Tavener a encore expérimenté quelques formules instrumentales inhabituelles pour lui, par exemple : My gaze is ever upon You, pour violon solo et bande magnétique et Tears of the Angels où la bande est remplacée par un orchestre à cordes.
Les Schuon Lieder et To a Child dancing in the Wind (sur des poèmes de W. B. Yeats) sont deux beaux cycles de mélodies profanes.
Mary of Egypt (1991) est un o(pé)ra(torio), sur un thème religieux (Ecoutez le beau duo proposé en extrait).
The protecting Veil et Wake up and die, pour violoncelle et orchestre, comptent parmi les œuvres-fétiches de Tavener, celles qui l'ont révélé au monde entier. Les meilleurs violoncellistes du moment les enregistrent d'où les amateurs n'ont que l'embarras du choix.
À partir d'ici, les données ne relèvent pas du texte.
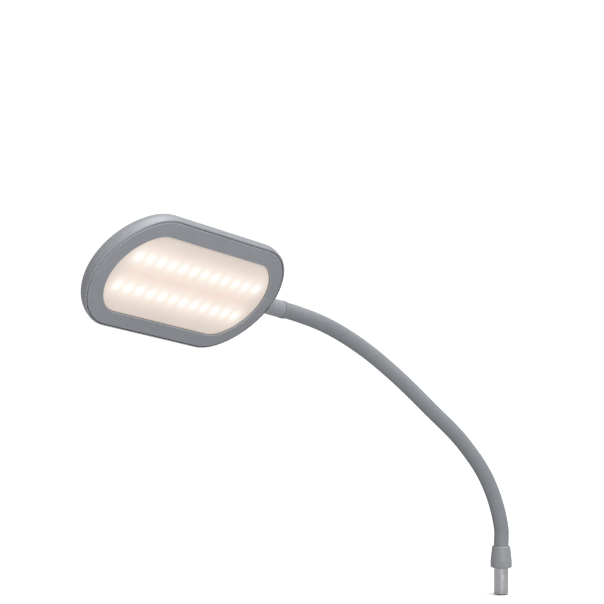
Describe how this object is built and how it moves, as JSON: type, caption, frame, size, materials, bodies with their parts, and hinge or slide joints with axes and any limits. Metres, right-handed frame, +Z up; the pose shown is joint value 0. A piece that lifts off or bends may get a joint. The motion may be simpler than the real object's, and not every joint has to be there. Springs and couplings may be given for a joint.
{
  "type": "examination lamp",
  "caption": "Examination lamp: flat oval LED head with an opal window on a bendable sleeved neck, standing on a round mounting spigot with a power inlet in its tip.",
  "frame": {"origin": "centre of the ferrule's lower face, where the spigot leaves it", "axes": "+Z up along the spigot and the foot of the neck, +X the level direction in which the head points away from the foot, +Y completes a right-handed frame"},
  "size_m": [0.5792, 0.14, 0.4082],
  "materials": {
    "casing": "fine satin texture",
    "sleeve": "matte silicone",
    "ferrule": "satin paint",
    "steel": "brushed",
    "brass": "machined",
    "lead": "matte",
    "opal": "opal, satin",
    "white_reflector": "gloss white",
    "board_white": "white solder mask on aluminium",
    "emitter": "phosphor under clear silicone",
    "aluminium": "mill finish",
    "board_green": "green solder mask",
    "black_plastic": "satin",
    "pad": "silicone-filled sheet",
    "connector": "satin",
    "button": "satin",
    "gasket": "matte",
    "nylon": "matte"
  },
  "bodies": {
    "foot": {"mounting_spigot": "steel", "foot_ferrule": "ferrule", "grub_screws": "steel", "power_inlet": "black_plastic", "inlet_pin": "brass", "lower_end_fitting": "brass", "neck_sleeve_0": "sleeve", "neck_core_0": "steel", "neck_lead_0": "lead"},
    "link_1": {"neck_sleeve_1": "sleeve", "neck_core_1": "steel", "neck_lead_1": "lead"},
    "link_2": {"neck_sleeve_2": "sleeve", "neck_core_2": "steel", "neck_lead_2": "lead"},
    "link_3": {"neck_sleeve_3": "sleeve", "neck_core_3": "steel", "neck_lead_3": "lead"},
    "link_4": {"neck_sleeve_4": "sleeve", "neck_core_4": "steel", "neck_lead_4": "lead"},
    "link_5": {"neck_sleeve_5": "sleeve", "neck_core_5": "steel", "neck_lead_5": "lead"},
    "link_6": {"neck_sleeve_6": "sleeve", "neck_core_6": "steel", "neck_lead_6": "lead"},
    "link_7": {"neck_sleeve_7": "sleeve", "neck_core_7": "steel", "neck_lead_7": "lead"},
    "link_8": {"neck_sleeve_8": "sleeve", "neck_core_8": "steel", "neck_lead_8": "lead", "upper_end_fitting": "brass", "retaining_clip": "steel", "swivel_washer": "nylon"},
    "button": {"push_button": "button"},
    "head": {"board_connector": "connector", "board_screws": "steel", "button_spring": "steel", "button_switch": "black_plastic", "diffuser": "opal", "diffuser_gasket": "gasket", "driver_board": "board_green", "driver_capacitors": "aluminium", "driver_choke": "black_plastic", "front_bezel": "casing", "head_lead": "lead", "head_screws": "steel", "heat_spreader": "aluminium", "insulation_pad": "pad", "led_board": "board_white", "led_emitters": "emitter", "rear_cover": "casing", "reflector_tray": "white_reflector", "swivel_bush": "ferrule"}
  },
  "joints": [
    {"name": "neck_bow_1", "type": "hinge", "parent": "foot", "child": "link_1", "pos_m": [0, 0, 0.044], "axis": [0.4179, 0.9085, 0], "range_deg": [-25, 25]},
    {"name": "neck_swing_2", "type": "hinge", "parent": "link_1", "child": "link_2", "pos_m": [0.01627, -0.00748, 0.09668], "axis": [0.804, -0.3698, -0.4656], "range_deg": [-25, 25]},
    {"name": "neck_bow_3", "type": "hinge", "parent": "link_2", "child": "link_3", "pos_m": [0.04683, -0.02154, 0.14177], "axis": [0.4179, 0.9085, 0], "range_deg": [-25, 25]},
    {"name": "neck_swing_4", "type": "hinge", "parent": "link_3", "child": "link_4", "pos_m": [0.08476, -0.03898, 0.17961], "axis": [0.6018, -0.2751, -0.7498], "range_deg": [-25, 25]},
    {"name": "neck_bow_5", "type": "hinge", "parent": "link_4", "child": "link_5", "pos_m": [0.12368, -0.05667, 0.21635], "axis": [0.3578, 0.9338, 0], "range_deg": [-25, 25]},
    {"name": "neck_swing_6", "type": "hinge", "parent": "link_5", "child": "link_6", "pos_m": [0.16793, -0.07085, 0.24809], "axis": [0.4805, -0.1166, -0.8692], "range_deg": [-25, 25]},
    {"name": "neck_bow_7", "type": "hinge", "parent": "link_6", "child": "link_7", "pos_m": [0.21825, -0.07961, 0.27171], "axis": [0.1113, 0.9938, 0], "range_deg": [-25, 25]},
    {"name": "neck_swing_8", "type": "hinge", "parent": "link_7", "child": "link_8", "pos_m": [0.27255, -0.08257, 0.2862], "axis": [0.2149, -0.0058, -0.9766], "range_deg": [-25, 25]},
    {"name": "head_swivel", "type": "hinge", "parent": "link_8", "child": "head", "pos_m": [0.29619, -0.08257, 0.29032], "axis": [0.9851, 0, 0.1719], "range_deg": [-135, 135]},
    {"name": "button_press", "type": "slide", "parent": "head", "child": "button", "axis": [0.1128, 0.7547, -0.6463], "range_m": [0, 0.0008], "stiffness_N_per_m": 600, "springref_m": -0.001, "deforming": ["button_spring"]}
  ]
}
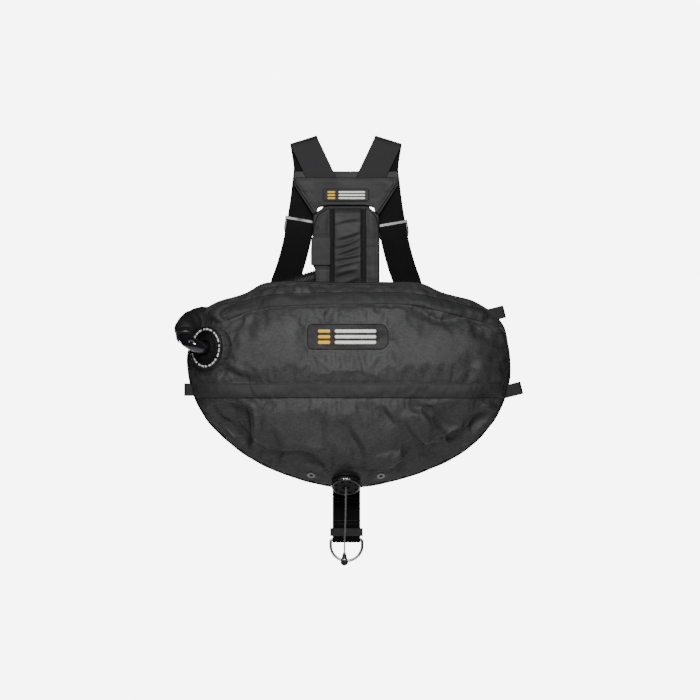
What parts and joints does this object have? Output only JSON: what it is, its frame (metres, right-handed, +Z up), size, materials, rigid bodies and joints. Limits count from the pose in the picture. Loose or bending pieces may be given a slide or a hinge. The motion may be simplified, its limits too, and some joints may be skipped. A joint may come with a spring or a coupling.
{
  "type": "buoyancy compensator vest",
  "caption": "Sidemount diving vest: soft harness with weight pockets, bean-shaped air wing, inflation port with hose and inflator, dump valve, belts and D-rings.",
  "frame": {"origin": "midway between the folds of the two shoulder straps, where the vest hangs", "axes": "+X across the vest to its right as seen from its outer side, +Y towards the diver, +Z up"},
  "size_m": [0.6291, 0.1779, 0.7749],
  "materials": {
    "cordura": "woven, matt, slightly napped",
    "webbing": "ribbed nylon webbing",
    "tape": "sewn nylon tape",
    "patch": "plain woven patch with stitched bars",
    "steel": "brushed stainless",
    "spring_steel": "wound wire",
    "matt_black": "moulded, fine grain",
    "gloss_black": "moulded, glossy",
    "hose_rubber": "corrugated, satin",
    "bladder": "coated film",
    "button_grey": "moulded, satin",
    "cord": "braided"
  },
  "bodies": {
    "harness": {"plate_inner_panel": "cordura", "plate_stiffener": "matt_black", "plate_outer_panel": "cordura", "plate_patch": "patch", "left_shoulder_strap": "webbing", "right_shoulder_strap": "webbing", "left_shoulder_slider": "steel", "right_shoulder_slider": "steel", "spine_backing": "cordura", "middle_pocket": "cordura", "left_pocket": "cordura", "right_pocket": "cordura", "pocket_channels": "webbing", "lumbar_plate": "cordura", "left_waist_belt": "webbing", "right_waist_belt": "webbing", "left_waist_slider": "steel", "right_waist_slider": "steel", "buckle_frame": "steel", "buckle_pin": "steel", "crotch_strap": "webbing", "crotch_keeper": "matt_black", "wing_outer_shell": "cordura", "wing_inner_shell": "cordura", "air_bladder": "bladder", "upper_band": "tape", "lower_band": "tape", "wing_patch": "patch", "band_loops": "tape", "port_seat": "cordura", "port_flange": "matt_black", "port_elbow": "gloss_black", "elbow_collar": "matt_black", "corrugated_hose": "hose_rubber", "hose_sleeve": "cordura", "inflator_body": "matt_black", "exhaust_spring": "spring_steel", "inflate_spring": "spring_steel", "mouthpiece": "hose_rubber", "supply_nipple": "steel", "hose_tie": "matt_black", "inflator_keeper": "webbing", "dump_flange": "matt_black", "dump_spring": "spring_steel", "dump_cap": "matt_black", "drain_eyelets": "steel", "wing_screws": "steel"},
    "left_shoulder_ring": {"left_shoulder_ring": "steel"},
    "right_shoulder_ring": {"right_shoulder_ring": "steel"},
    "left_waist_ring": {"left_waist_ring": "steel"},
    "right_waist_ring": {"right_waist_ring": "steel"},
    "crotch_ring": {"crotch_ring": "steel"},
    "buckle_lever": {"buckle_lever": "steel"},
    "pocket_flap": {"pocket_flap": "cordura"},
    "inflate_button": {"inflate_button": "button_grey"},
    "exhaust_button": {"exhaust_button": "button_grey"},
    "dump_poppet": {"dump_poppet": "hose_rubber"},
    "pull_cord": {"pull_cord": "cord", "pull_toggle": "matt_black"}
  },
  "joints": [
    {"name": "left_shoulder_ring_swing", "type": "hinge", "parent": "harness", "child": "left_shoulder_ring", "pos_m": [-0.08203, 0.02121, -0.14411], "axis": [0.9847, 0.0535, -0.1657], "range_deg": [0, 150]},
    {"name": "right_shoulder_ring_swing", "type": "hinge", "parent": "harness", "child": "right_shoulder_ring", "pos_m": [0.08326, 0.02219, -0.1511], "axis": [0.9847, -0.0543, 0.1656], "range_deg": [0, 150]},
    {"name": "left_waist_ring_swing", "type": "hinge", "parent": "harness", "child": "left_waist_ring", "pos_m": [-0.12, 0.0522, -0.472], "axis": [0, 0, -1], "range_deg": [0, 150]},
    {"name": "right_waist_ring_swing", "type": "hinge", "parent": "harness", "child": "right_waist_ring", "pos_m": [0.12, 0.0522, -0.472], "axis": [0, 0, 1], "range_deg": [0, 150]},
    {"name": "crotch_ring_swing", "type": "hinge", "parent": "harness", "child": "crotch_ring", "pos_m": [0.0008, -0.004, -0.724], "axis": [1, 0, 0], "range_deg": [-80, 80]},
    {"name": "buckle_lever_open", "type": "hinge", "parent": "harness", "child": "buckle_lever", "pos_m": [-0.022, 0.0518, -0.472], "axis": [0, 0, 1], "range_deg": [0, 110]},
    {"name": "pocket_flap_lift", "type": "hinge", "parent": "harness", "child": "pocket_flap", "pos_m": [-0.045, -0.0167, -0.177], "axis": [-1, 0, 0], "range_deg": [0, 120]},
    {"name": "inflate_button_press", "type": "slide", "parent": "harness", "child": "inflate_button", "axis": [-1, 0, 0], "range_m": [0, 0.003], "stiffness_N_per_m": 900, "springref_m": -0.001, "deforming": ["inflate_spring"]},
    {"name": "exhaust_button_press", "type": "slide", "parent": "harness", "child": "exhaust_button", "axis": [0, 0, -1], "range_m": [0, 0.003], "stiffness_N_per_m": 900, "springref_m": -0.001, "deforming": ["exhaust_spring"]},
    {"name": "pull_cord_pull", "type": "slide", "parent": "harness", "child": "pull_cord", "axis": [0, 0, -1], "range_m": [0, 0.0072]},
    {"name": "dump_poppet_lift", "type": "slide", "parent": "harness", "child": "dump_poppet", "axis": [0, -0.5593, -0.829], "range_m": [0, 0.006], "stiffness_N_per_m": 300, "springref_m": -0.002, "deforming": ["dump_spring"]}
  ],
  "couplings": [
    {"joint": "dump_poppet_lift", "follows": "pull_cord_pull", "ratio": 0.83}
  ]
}
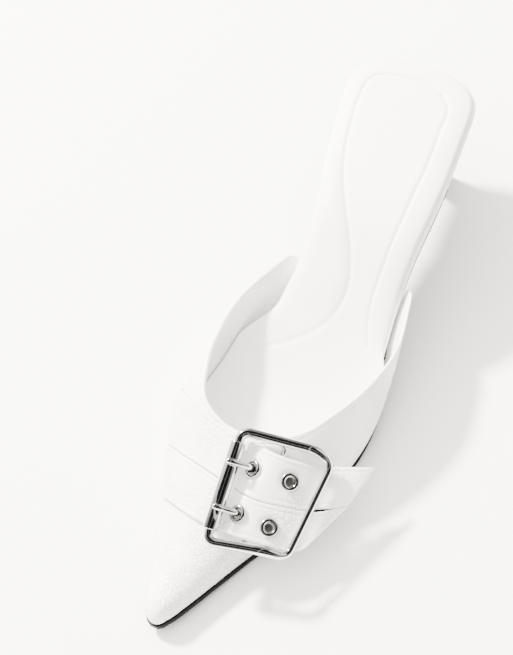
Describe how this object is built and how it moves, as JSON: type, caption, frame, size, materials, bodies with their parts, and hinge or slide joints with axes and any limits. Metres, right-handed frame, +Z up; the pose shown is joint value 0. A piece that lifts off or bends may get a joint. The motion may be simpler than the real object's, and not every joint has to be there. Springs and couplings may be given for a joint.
{
  "type": "pointed mule shoe",
  "caption": "Backless pointed shoe with a closed vamp, a kitten heel, a padded insole and a buckled two-band strap over the vamp.",
  "frame": {"origin": "floor point under the middle of the ball tread", "axes": "+Z up, toe along -Y, the wearer's left (the outside of this left shoe) along +X"},
  "size_m": [0.096, 0.2568, 0.0606],
  "materials": {
    "leather": "crackled satin white leather",
    "sock": "smooth matt white lining leather",
    "sole": "glossy black",
    "top_piece": "matt black",
    "chrome": "polished chrome plate"
  },
  "bodies": {
    "root": {"outsole": "sole", "heel": "sole", "top_piece": "top_piece", "midsole": "leather", "insole": "sock", "upper": "leather", "strap_rear": "leather", "strap_front": "leather", "buckle_frame": "chrome", "buckle_roller": "chrome", "prong_rear": "chrome", "prong_front": "chrome", "eyelet_rear_inner": "chrome", "eyelet_rear_outer": "chrome", "eyelet_front_inner": "chrome", "eyelet_front_outer": "chrome"}
  },
  "joints": []
}
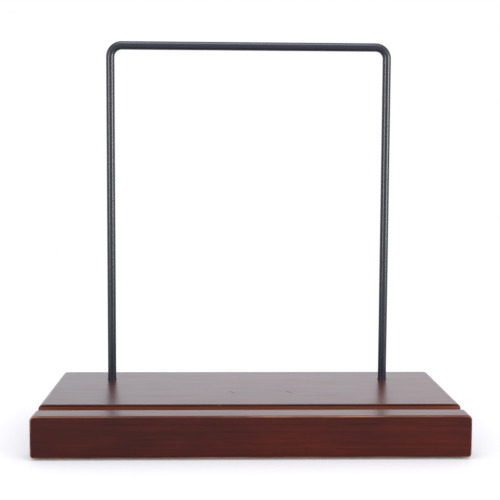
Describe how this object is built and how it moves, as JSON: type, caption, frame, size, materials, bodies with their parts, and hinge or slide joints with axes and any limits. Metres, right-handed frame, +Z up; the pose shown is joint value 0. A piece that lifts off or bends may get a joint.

L'interprétation de Yo-Yo Ma, parue chez Sony, me paraît particulièrement réussie.
Les labels britanniques Hyperion et Chandos (Tapez Tavener dans la fenêtre) se devaient d'honorer la musique d'un artiste aussi brillant et ils ne sont pas les seuls : Collins, a très tôt apporté une contribution non négligeable au répertoire.
Au bilan, je ne peux cacher une affection, voire une admiration particulière, pour l'œuvre de John Tavener. Loin des modes qui n'ont eu aucune prise sur lui et de l'agitation d'un monde moderne déboussolé, il a développé un langage qui veut réconcilier l'auditeur avec l'harmonie universelle. Toute œuvre nouvelle est souvent digne d'intérêt et chaque enregistrement discographique est bienvenu. Je suis régulièrement à l'écoute de cette musique et le fait est que je ne m'en lasse pas.
La disparition prématurée de Tavener ne fut pas une surprise, il était atteint du syndrome de Marfan, une atteinte génétique rare. Sa disparition n'en constitue pas moins une perte impossible à rattraper.